OIL SPILL: A ship smuggling thousands of tons of Iraqi oil sank in the Persian Gulf off United Arab Emirates , a U.S. Navy official said Sunday, and authorities said some of the fuel spilled into the water.

Emergency crews were trying to contain the spill more than 24 hours after the ship sank, an official at the Dubai Port Control said Sunday. He said helicopters were at the scene, 20 miles off the coast.

PRISON UPRISING: Inmates wanting to end a 65-hour rebellion at a prison in Brazil killed the uprising's leaders and released 150 hostages Sunday, most of them their own relatives, police said.

The uprising began during visiting hours Thursday at the Carumbe prison in Cuiaba, 800 miles northwest of Sao Paulo in the state of Mato Grosso.

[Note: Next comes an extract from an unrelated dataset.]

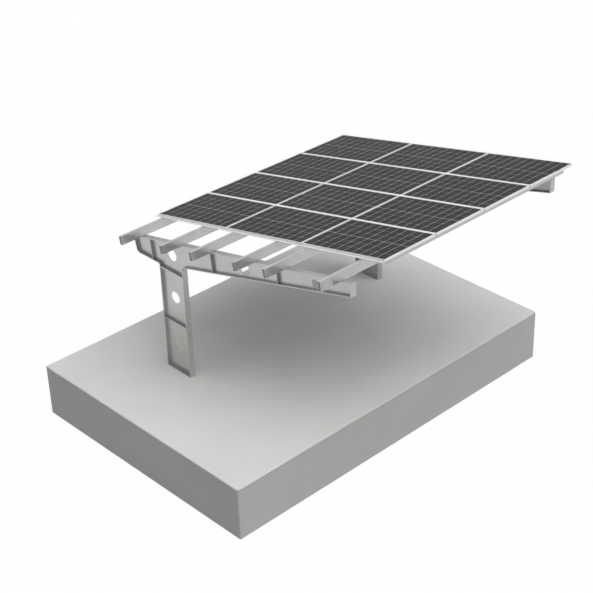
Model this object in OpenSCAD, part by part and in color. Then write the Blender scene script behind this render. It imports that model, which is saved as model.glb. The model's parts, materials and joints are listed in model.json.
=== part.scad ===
// Solar carport: a cantilever canopy of twelve solar panels on two steel frames.
// The frames stand on a concrete foundation block, and six purlins carry the panels.
// X runs across the parking bay towards the canopy's high edge, and Y runs along the purlins.
// The origin is the middle of the foundation block's underside.

/* [Foundation block] */
// Width of the block, across the parking bay
block_w = 4590; // [4200:10:6000]
// Length of the block, along the purlins
block_l = 6690; // [6400:10:8000]
// Height of the block
block_h = 894; // [500:2:1200]
// Chamfer along the block's top and upright edges
block_chamfer = 12; // [4:1:40]

/* [Columns] */
// Distance from the block's front face to the middle of the front frame
front_frame_inset = 1420; // [1000:10:1700]
// Distance between the two frames, middle to middle
frame_spacing = 4242; // [3600:2:4300]
// Distance from the block's low side to the columns
column_inset = 1380; // [900:10:1800]
// Depth of a column, over its flanges
column_depth = 550; // [450:5:620]
// Height of the bolted splice above the block
splice_h = 1805; // [1760:5:1830]
// Thickness of the column's base plate
base_plate_t = 20; // [12:1:30]
// Height of the stiffener in the middle of the column
column_stiffener_h = 905; // [850:5:960]
// Height of the lower hole in the column's web
lower_hole_h = 498; // [400:2:600]
// Height of the upper hole in the column's web
upper_hole_h = 1340; // [1250:5:1450]
// Diameter of the large holes in the webs
web_hole_d = 200; // [100:5:220]

/* [Beams] */
// Width of the flanges and end plates
flange_w = 100; // [96:1:130]
// Thickness of the flanges and end plates
flange_t = 12; // [8:1:14]
// Thickness of the web
web_t = 8; // [6:1:12]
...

The uprising's seven leaders were stabbed with makeshift knives after refusing inmates' demands to end the rebellion, said Maj. Valdivinio Tavares Pimentel of the Cuiaba Police Department.

EL SALVADOR EARTHQUAKES: Three earthquakes shook El Salvador early Sunday, scaring residents who are still recovering from two strong quakes this year. No major injuries or damage were immediately reported.

The first quake early in the morning had a magnitude of 3.5 and was centered 20 miles south of El Salvador's Pacific coast.

The second quake a couple of hours later was a magnitude-2.5 and was centered in central El Salvador. The third, a magnitude-4 quake, was centered 20 miles south of El Salvador's coast.